I hope that the draft makes it clear enough: "voluntary" refers to the
choice at the app server whether to provide this information.

> The only 'voluntary' choice an app server has is to not use
> a push service and UAs that requires authentication/authorization.

Right, and I don't think that this is a choice we want to force people
into making.  That has some fairly dire market effects.

> For authentication:  2.1(certificate) would be my preference, and is a well
> known and established
> mechanism, followed by 2.6, 2.3.

Both 2.1 (certs) and 2.6 (token binding) require access to the TLS
connection.  Token binding has the added concern that it is a new
mechanism that might not be well deployed.

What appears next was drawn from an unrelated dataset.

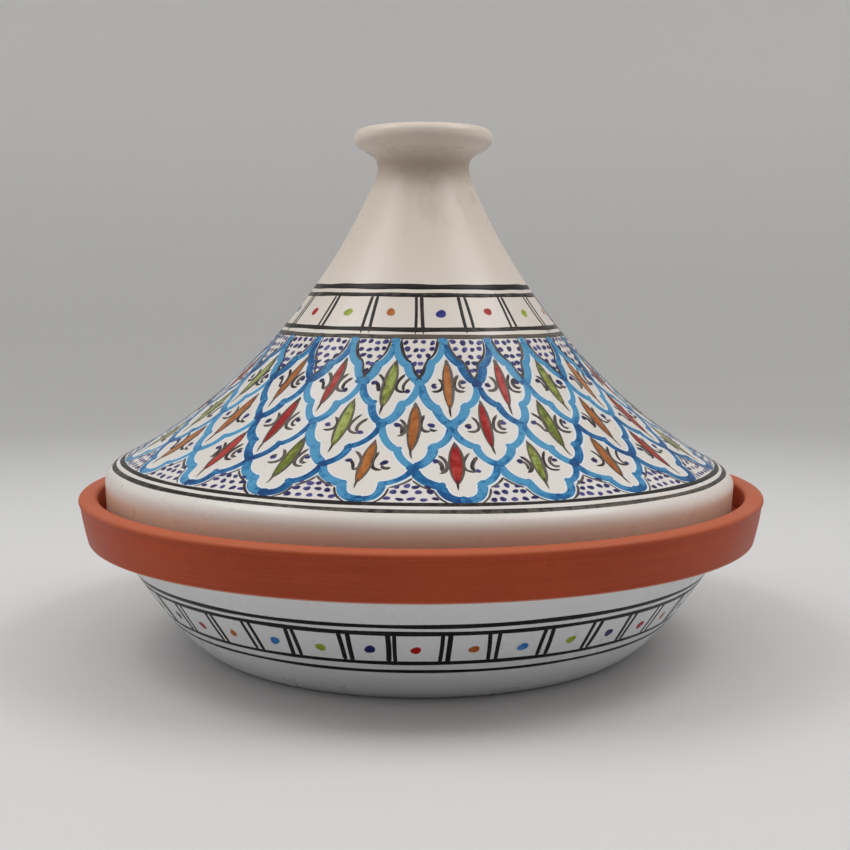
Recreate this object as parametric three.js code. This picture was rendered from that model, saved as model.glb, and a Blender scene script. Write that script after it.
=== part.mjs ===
// Tagine pot: a shallow flared dish with a thick upright collar, and a hollow conical lid
// with a cup-shaped knob. Millimetres, +Z up, origin at the centre of the dish's foot.
import * as THREE from 'three';

// Driving dimensions of the dish
const rimRadius = 150;
const rimHeight = 68.5;
const lipThickness = 8;
const lipRounding = 1.8;
const collarBottomRadius = 146.5;
const collarBottomHeight = 49.8;
const bowlTopRadius = 135.7;
const footRadius = 95.5;
const seatHeight = 58;
const seatOuterRadius = 140.8;
const seatInnerRadius = 129.5;
const floorThickness = 8;
const floorRadius = 88;

// Driving dimensions of the lid
const restGap = 0.3;
const lidHeight = 225;
const skirtRadius = 138;
const skirtWall = 7.4;
const shoulderHeight = 73;
const coneFootRadius = 129.5;
const coneFootHeight = 81.8;
const neckRadius = 20.3;
const neckHeight = 208.5;
const knobRadius = 30.5;
const knobWidestHeight = 220.4;
const knobCupRadius = 21;
const knobCupDepth = 7;
const domeTopHeight = 197;

// Facets round each revolved solid
const facets = 64;

const point = (radius, height) => new THREE.Vector2(radius, height);

// A smooth stretch of outline between two points, pulled towards two handles, without its first point
function sweep(start, startHandle, endHandle, end, steps) {
  return new THREE.CubicBezierCurve(start, startHandle, endHandle, end).getPoints(steps).slice(1);
}

// A solid of revolution about +Z from an outline that starts and ends on the axis
function turned(name, outline, material) {
  const geometry = new THREE.LatheGeometry(outline, facets);
  geometry.rotateX(Math.PI / 2);
  const mesh = new THREE.Mesh(geometry, material);
  mesh.name = name;
  return mesh;
}

// The dish's outline runs from the axis under the foot, up the outside, over the lip,
// down to the ledge that carries the lid, and back to the axis along the floor
function dishOutline() {
  const foot = point(footRadius, 0);
  const collarFoot = point(collarBottomRadius, collarBottomHeight);
  const bowlTop = point(bowlTopRadius, collarBottomHeight - 0.6);
  const collarTop = point(rimRadius - 0.7, rimHeight - 3.2);
  const lipOuter = point(rimRadius, rimHeight - lipRounding);
  const lipTopOuter = point(rimRadius - lipRounding, rimHeight);
  const lipTopInner = point(rimRadius - lipThickness + lipRounding, rimHeight);
  const lipInner = point(rimRadius - lipThickness, rimHeight - lipRounding);
  const seatOuter = point(seatOuterRadius, seatHeight);
  const seatInner = point(seatInnerRadius, seatHeight);
  const wallTop = point(seatInnerRadius - 1.7, seatHeight - 1.8);
  const floorEdge = point(floorRadius, floorThickness);
  return [
    point(0, 0),
    foot,
    ...sweep(foot, point(106.8, 4.6), point(121.5, 27.3), bowlTop, 10),
    collarFoot,
    collarTop,
    lipOuter,
    ...sweep(lipOuter, point(lipOuter.x, rimHeight - 0.8), point(lipTopOuter.x + 0.8, rimHeight), lipTopOuter, 3),
    lipTopInner,
    ...sweep(lipTopInner, point(lipTopInner.x - 0.8, rimHeight), point(lipInner.x, rimHeight - 0.8), lipInner, 3),
    seatOuter,
    seatInner,
    wallTop,
    ...sweep(wallTop, point(118, 34), point(104, floorThickness + 0.4), floorEdge, 8),
    point(0, floorThickness),
  ];
}

// The lid's outline runs from the axis inside the dome, down the inner wall, round the
// skirt's foot, up the outside to the knob, and into the knob's cup
function lidOutline() {
  const skirtFoot = seatHeight + restGap;
  const domeTop = point(neckRadius - 10.3, domeTopHeight - 4);
  const domeShoulder = point(coneFootRadius - 11, coneFootHeight - 4.5);
  const innerSkirt = point(skirtRadius - skirtWall, shoulderHeight - 4);
  const skirtTop = point(skirtRadius, shoulderHeight);
  const coneFoot = point(coneFootRadius, coneFootHeight);
  const coneTop = point(neckRadius + 2.4, neckHeight - 8.5);
  const neck = point(neckRadius, neckHeight);
  const knobUnder = point(knobRadius - 3, knobWidestHeight - 3.8);
  const knobSide = point(knobRadius, knobWidestHeight);
  const knobTop = point(knobRadius - 4.2, lidHeight);
  const cupEdge = point(knobCupRadius + 2, lidHeight);
  const cupFloor = point(knobCupRadius - 9, lidHeight - knobCupDepth);
  return [
    point(0, domeTopHeight),
    domeTop,
    ...sweep(domeTop, point(26, 161), point(61, 108), domeShoulder, 7),
    ...sweep(domeShoulder, point(124.5, 74), point(innerSkirt.x, 71.5), innerSkirt, 3),
    point(innerSkirt.x, skirtFoot + 0.8),
    point(innerSkirt.x + 0.8, skirtFoot),
    point(skirtRadius - 1.4, skirtFoot),
    point(skirtRadius - 0.6, skirtFoot + 0.8),
    skirtTop,
    ...sweep(skirtTop, point(skirtRadius, 77.5), point(134.6, 79.2), coneFoot, 5),
    ...sweep(coneFoot, point(71.1, 113.1), point(36.8, 167.7), coneTop, 9),
    ...sweep(coneTop, point(21, 204), point(neckRadius, 206), neck, 2),
    ...sweep(neck, point(neckRadius, 214.5), point(24.5, 213.2), knobUnder, 4),
    ...sweep(knobUnder, point(29.6, 217.8), point(knobRadius, 218.8), knobSide, 2),
    ...sweep(knobSide, point(knobRadius, 223.4), point(28.8, lidHeight), knobTop, 3),
    cupEdge,
    ...sweep(cupEdge, point(knobCupRadius, lidHeight), point(knobCupRadius - 2, cupFloor.y), cupFloor, 4),
    point(0, cupFloor.y),
  ];
}

const terracotta = new THREE.MeshStandardMaterial({ color: 0xb4532f, roughness: 0.85, metalness: 0 });
const creamGlaze = new THREE.MeshStandardMaterial({ color: 0xe6dccb, roughness: 0.2, metalness: 0 });

const group = new THREE.Group();
group.add(turned('dish', dishOutline(), terracotta));
group.add(turned('lid', lidOutline(), creamGlaze));

export default group;
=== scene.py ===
"""A hand-painted tagine pot: clay dish and conical lid, with their glaze coats and brush-painted decoration.

Outlines and painted decoration are in millimetres, and become metres where a mesh is made.
A place on a turned surface is (angle, down): the angle in radians round the axis from the front (-Y)
towards +X, and the distance in millimetres down the surface from where its painted part starts.
"""
import random
from math import cos, pi, radians, sin

import bmesh
import bpy
import numpy as np
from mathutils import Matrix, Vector


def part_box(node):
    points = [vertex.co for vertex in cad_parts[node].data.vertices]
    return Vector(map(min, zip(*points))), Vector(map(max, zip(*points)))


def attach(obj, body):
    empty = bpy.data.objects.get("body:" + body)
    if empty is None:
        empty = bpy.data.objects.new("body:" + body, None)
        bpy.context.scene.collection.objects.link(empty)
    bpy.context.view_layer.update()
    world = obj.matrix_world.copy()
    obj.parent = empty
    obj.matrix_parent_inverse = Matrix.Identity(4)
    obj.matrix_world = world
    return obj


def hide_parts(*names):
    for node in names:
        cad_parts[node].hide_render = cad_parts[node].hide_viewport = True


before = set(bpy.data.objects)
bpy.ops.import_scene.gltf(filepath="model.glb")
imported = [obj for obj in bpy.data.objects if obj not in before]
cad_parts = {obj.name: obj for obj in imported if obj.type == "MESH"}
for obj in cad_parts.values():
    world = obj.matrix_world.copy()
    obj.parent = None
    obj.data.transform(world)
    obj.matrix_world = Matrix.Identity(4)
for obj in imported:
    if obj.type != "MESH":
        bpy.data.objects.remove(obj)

scene = bpy.context.scene
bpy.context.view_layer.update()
MM = 0.001

# ---- sizes from the frame, in millimetres
dish_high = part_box("dish")[1] / MM
lid_low, lid_high = (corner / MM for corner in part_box("lid"))
RIM_RADIUS = dish_high.x
RIM_HEIGHT = dish_high.z
SKIRT_RADIUS = lid_high.x
SKIRT_FOOT = lid_low.z
LID_HEIGHT = lid_high.z

# The dish's outline
LIP_WIDTH = 8
LIP_ROUNDING = 1.8
COLLAR_TOP_INSET = 0.7
COLLAR_TOP_DROP = 3.2
COLLAR_FOOT_RADIUS = 146.5
COLLAR_FOOT = 49.8
COLLAR_UNDER = (COLLAR_FOOT_RADIUS - 0.8, COLLAR_FOOT - 0.06)
BOWL_TOP = (135.7, 49.2)
FOOT_RADIUS = 95.5
SEAT_HEIGHT = 58
SEAT_OUTER = 140.8
SEAT_INNER = 129.5
FLOOR_HEIGHT = 8
FLOOR_RADIUS = 88

# The lid's outline
SKIRT_WALL = 7.4
SKIRT_TOP = 73
CONE_FOOT = (129.5, 81.8)
CONE_TOP = (22.7, 200)
NECK = (20.3, 208.5)
KNOB_UNDER = (27.5, 216.6)
KNOB_SIDE = (30.5, 220.4)
KNOB_TOP_RADIUS = 26.3
CUP_EDGE_RADIUS = 23
CUP_FLOOR_RADIUS = 12
CUP_DEPTH = 7
DOME_TOP = 197

# Coats and irregularity
COAT = 0.35
COAT_SUNK = 0.15
ROUND_STEPS = 256
OUT_OF_ROUND = 0.3
LID_OFFSET = -0.7
LID_TILT = 0.012
TILT_FROM = 62
TILT_FULL = 80
TILT_END = 222

# The lid's decoration: how far down the cone its lines are, their half widths and how loaded the brush was
UPPER_LINES = ((50.1, 1.35, 0.9), (54.2, 1.05, 0.55), (71.4, 1.1, 0.65), (75.2, 1.15, 0.2))
LOWER_LINES = ((163.4, 1.05, 0.8), (167.2, 1.05, 0.45))
UPPER_BOXES = 17
UPPER_BOX_TURN = radians(8.8)

# The lattice: distances down the cone of its rows of knots, and how far each row is turned from the first
KNOT_ROWS = (78.0, 98.4, 120.2, 142.0, 160.8)
ROW_TURNS = (-0.5, -0.6, -1.1, -1.5, -1.1)
CELLS_ROUND = 22
STRAND_HALF = 2.15
STRAND_BLEED = 0.35
FRINGE = -1

# The bowl's decoration: distances down the bowl from the collar
BOWL_LINES = ((14.8, 1.1, 0.9), (18.7, 1.15, 0.9), (35.3, 1.05, 0.9), (40.4, 0.95, 0.85))
BOWL_BOXES = 40

hand = random.Random(11)


def wobble(amount):
    """A small difference, as between two strokes of the same hand."""
    return hand.uniform(-amount, amount)


def about(value, share):
    """A value that is off by up to a share of itself."""
    return value * (1 + wobble(share))


# ---- outlines
def curve(start, start_handle, end_handle, end, steps):
    """Points of a smooth stretch of outline, without its first point."""
    t = np.linspace(0, 1, steps + 1)[1:, None]
    shares = ((1 - t) ** 3, 3 * (1 - t) ** 2 * t, 3 * (1 - t) * t ** 2, t ** 3)
    return sum(share * np.array(p, float) for share, p in zip(shares, (start, start_handle, end_handle, end)))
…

When I inquired, certs did seem possible, but Mozilla folks (JR can
speak to this better than I), had some operational concerns.  JWT
hoists the authentication information up into HTTP, which was a lot
easier to manage.

> -2.4 doesn't cover authentication,
> -2.5 seems too complicated (2.5 maps to Oauth1, 2.3 to Oauth2 - we know the
> outcome)

I agree.  We don't really know how to solve the signing problem, and
not from a lack of trying.

> -2.2 is what we use now, but doesn't work well with 3. - subscription
> association - if
> public keys are used.
> For authorization - or "subscription association" - big +1 :-)

Yeah, I like the subscription association feature too.  I think that
it's an important consideration in choosing a mechanism.

> For contact - each of the authentication schemes in the draft provide a way
> to include contact info, and
> the choice for senders is to include it or not, and the choice for push
> services is to throttle/reject
>  or not. The tricky part is if any additional verification will be done by
> push services.
> I guess some providers (in particular free services) may be ok with a more
> relaxed verification
> or even allow some rate-limited sending without contact info, I personally
> don't mind it - if we
> can't contact a sender in case of problems we just block it.

That's the policy that we've discussed having.  I think that it is
very important to allow requests from all comers, even without
authentication.  Of course, services should be prepared to cut off
those unauthenticated requests very quickly as load increases.